## Exercise description
Within this material, how many lines have the string "follow" in them? The answer is a number, with nothing added.

## Dataset

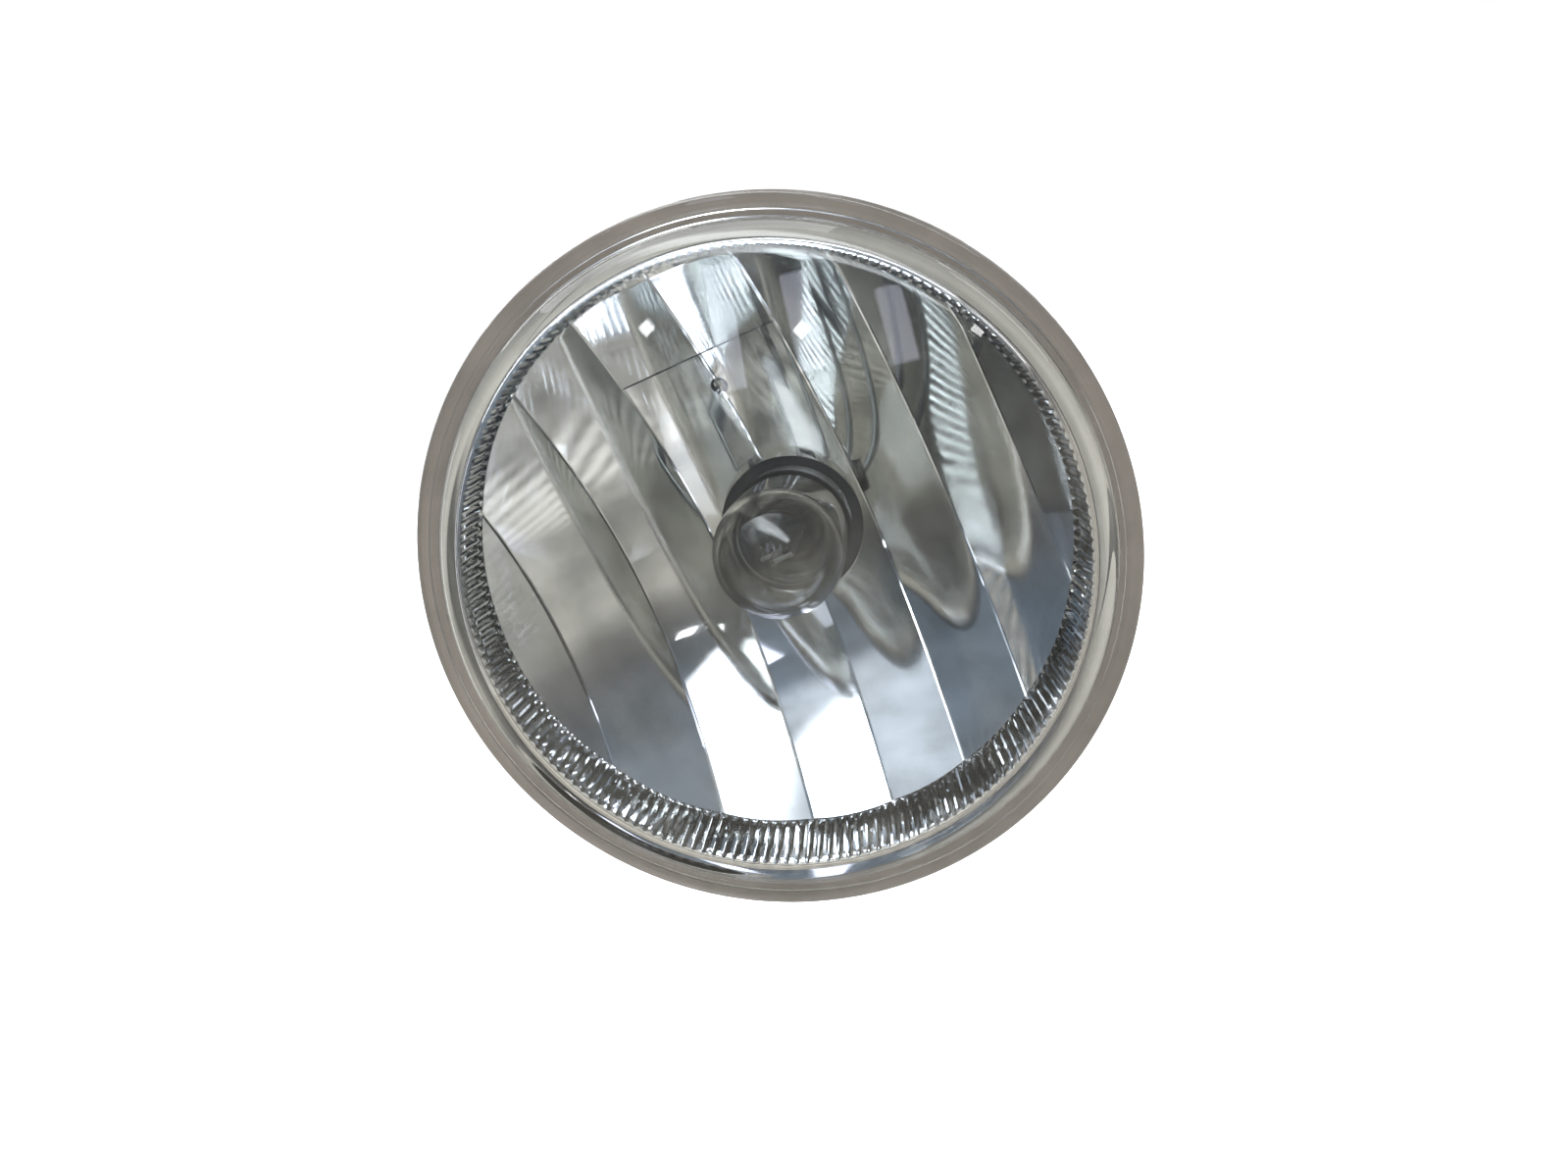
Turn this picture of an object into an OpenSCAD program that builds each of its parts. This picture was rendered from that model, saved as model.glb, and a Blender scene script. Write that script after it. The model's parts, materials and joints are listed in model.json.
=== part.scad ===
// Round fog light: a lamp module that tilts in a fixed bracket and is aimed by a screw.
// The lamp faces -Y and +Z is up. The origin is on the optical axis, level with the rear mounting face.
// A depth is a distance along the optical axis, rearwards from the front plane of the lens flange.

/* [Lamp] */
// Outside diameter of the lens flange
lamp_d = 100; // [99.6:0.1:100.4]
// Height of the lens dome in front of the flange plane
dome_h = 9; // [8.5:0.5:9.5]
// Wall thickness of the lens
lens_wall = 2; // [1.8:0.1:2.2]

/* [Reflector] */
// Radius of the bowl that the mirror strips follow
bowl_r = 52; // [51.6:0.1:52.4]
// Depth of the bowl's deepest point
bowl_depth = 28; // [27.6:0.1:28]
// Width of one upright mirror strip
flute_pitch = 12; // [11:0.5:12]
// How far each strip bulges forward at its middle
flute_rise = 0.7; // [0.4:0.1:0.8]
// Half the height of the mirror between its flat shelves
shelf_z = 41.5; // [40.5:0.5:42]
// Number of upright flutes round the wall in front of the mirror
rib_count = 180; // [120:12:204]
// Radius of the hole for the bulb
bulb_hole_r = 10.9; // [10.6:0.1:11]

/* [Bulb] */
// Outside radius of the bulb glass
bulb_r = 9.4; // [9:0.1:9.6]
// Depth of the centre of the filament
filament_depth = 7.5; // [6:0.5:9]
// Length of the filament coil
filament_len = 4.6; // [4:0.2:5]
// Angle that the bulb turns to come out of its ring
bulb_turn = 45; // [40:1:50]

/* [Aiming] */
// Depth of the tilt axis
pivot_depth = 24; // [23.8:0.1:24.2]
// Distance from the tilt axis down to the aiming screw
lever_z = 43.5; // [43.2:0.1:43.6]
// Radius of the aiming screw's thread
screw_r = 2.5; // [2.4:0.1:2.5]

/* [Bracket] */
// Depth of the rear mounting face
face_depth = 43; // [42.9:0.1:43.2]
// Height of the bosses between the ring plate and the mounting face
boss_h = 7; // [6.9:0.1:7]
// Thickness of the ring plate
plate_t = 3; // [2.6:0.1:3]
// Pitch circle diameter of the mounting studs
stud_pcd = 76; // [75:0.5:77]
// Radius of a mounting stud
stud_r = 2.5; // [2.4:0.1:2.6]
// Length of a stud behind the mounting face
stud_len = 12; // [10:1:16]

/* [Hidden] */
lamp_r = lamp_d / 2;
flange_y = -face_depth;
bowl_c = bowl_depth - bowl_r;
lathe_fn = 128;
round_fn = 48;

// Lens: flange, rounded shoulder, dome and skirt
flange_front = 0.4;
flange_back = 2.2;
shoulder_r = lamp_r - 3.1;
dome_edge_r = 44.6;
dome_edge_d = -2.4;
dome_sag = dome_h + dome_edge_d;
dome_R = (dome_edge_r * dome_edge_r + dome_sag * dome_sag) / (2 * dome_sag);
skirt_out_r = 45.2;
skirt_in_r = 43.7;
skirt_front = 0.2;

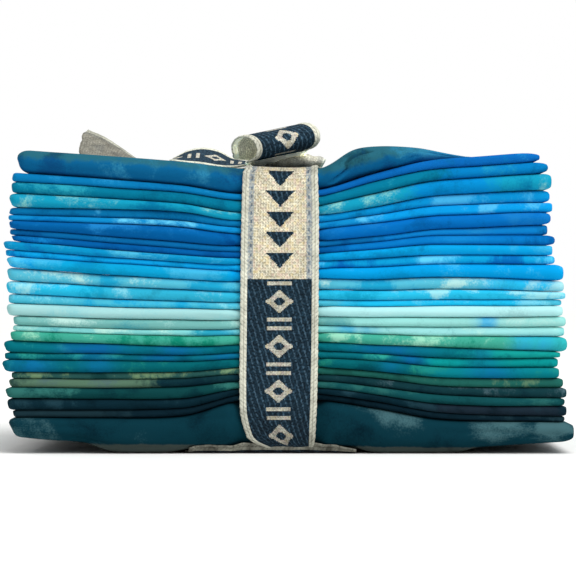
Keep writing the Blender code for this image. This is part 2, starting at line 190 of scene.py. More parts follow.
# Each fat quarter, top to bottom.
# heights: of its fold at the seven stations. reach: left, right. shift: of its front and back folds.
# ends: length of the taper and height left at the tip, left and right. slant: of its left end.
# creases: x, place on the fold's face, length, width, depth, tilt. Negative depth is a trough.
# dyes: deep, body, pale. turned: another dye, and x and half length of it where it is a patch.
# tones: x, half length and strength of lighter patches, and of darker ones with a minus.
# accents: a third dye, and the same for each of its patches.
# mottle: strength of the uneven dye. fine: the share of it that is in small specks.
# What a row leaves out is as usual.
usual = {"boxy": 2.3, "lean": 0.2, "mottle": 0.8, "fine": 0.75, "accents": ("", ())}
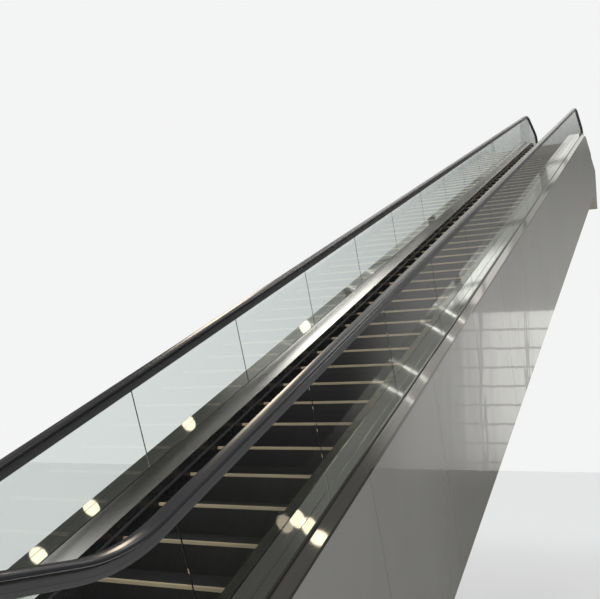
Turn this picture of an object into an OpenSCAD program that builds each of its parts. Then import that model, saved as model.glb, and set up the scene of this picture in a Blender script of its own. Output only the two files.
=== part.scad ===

## Task result
2